Conclusion: A Strategic Choice for Growth

The "buy or rent AV equipment" decision is a defining moment for an event company. It's a choice between the operational flexibility of renting and the long-term profit potential and control of owning. There is no single right answer. Renting is the smart choice for managing risk and staying nimble. Buying is the strategic move for companies with consistent demand, ready to scale their profitability and build enterprise value. By carefully analyzing your usage data, operational capabilities, and financial position, you can make the clear choice that will best fuel your company's growth and success.


FAQ Section

1. What is the typical depreciation rate for LED equipment? Professional AV equipment is typically depreciated over 5 to 7 years for tax purposes. In the US, businesses may be able to leverage Section 179 of the tax code to deduct the full purchase price in the year it was placed into service. However, this is a complex area, and it is essential to consult with a qualified accountant to understand the specific tax implications for your business.

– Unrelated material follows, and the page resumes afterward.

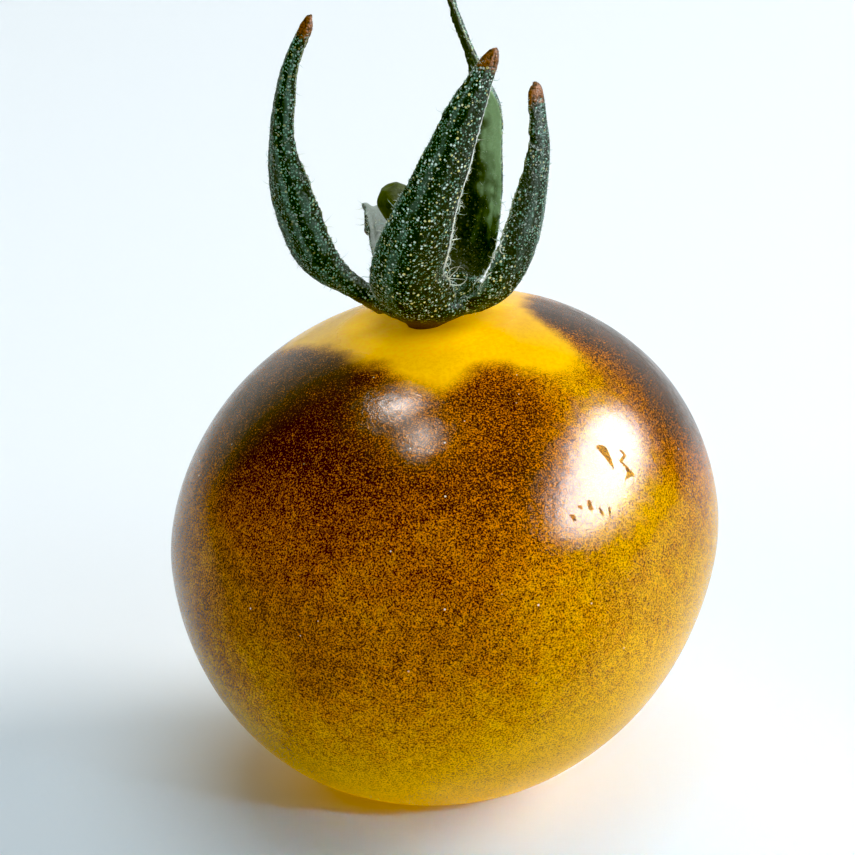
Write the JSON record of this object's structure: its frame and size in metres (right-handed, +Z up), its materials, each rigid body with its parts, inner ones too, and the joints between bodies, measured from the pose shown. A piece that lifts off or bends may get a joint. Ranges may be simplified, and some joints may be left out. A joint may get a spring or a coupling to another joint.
{
  "type": "cherry tomato",
  "caption": "Small round bicolour tomato on a flat rest spot, with an upright green calyx of pointed sepals and a short knuckled stem stub.",
  "frame": {"origin": "centre of the small flat spot on which the fruit rests", "axes": "+Z up towards the stem end, -Y towards the viewer of the picture, +X to that viewer's right"},
  "size_m": [0.0241, 0.0242, 0.0364],
  "materials": {
    "skin": "glossy thin skin, amber with a fine dark purple speckle, golden round the calyx",
    "sepal": "matt, covered with short white hairs, tips dried brown",
    "stem": "matt olive, finely hairy"
  },
  "bodies": {
    "root": {"fruit": "skin", "calyx": "sepal", "pedicel": "stem"}
  },
  "joints": []
}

2. What kind of insurance do I need if I own the equipment? Standard business liability insurance is not sufficient. You will need a specialized policy often called "inland marine" insurance or an "equipment floater." This type of policy covers your equipment not just at your warehouse, but also while it is in transit and on-site at a venue, protecting you against theft, damage, and other liabilities.

3. Is there a hybrid model (owning a small core inventory and renting for larger shows)? Absolutely. The hybrid model is often the most strategic and financially sound approach for many event companies. It involves owning a "core" inventory of your most frequently used panels, which covers your everyday corporate events and smaller shows. For massive, one-off events that require a much larger wall, you can supplement your owned inventory by "cross-renting" additional matching panels from a large rental house. This model provides the best of both worlds: high profitability on your most common jobs and unlimited flexibility for your largest ones.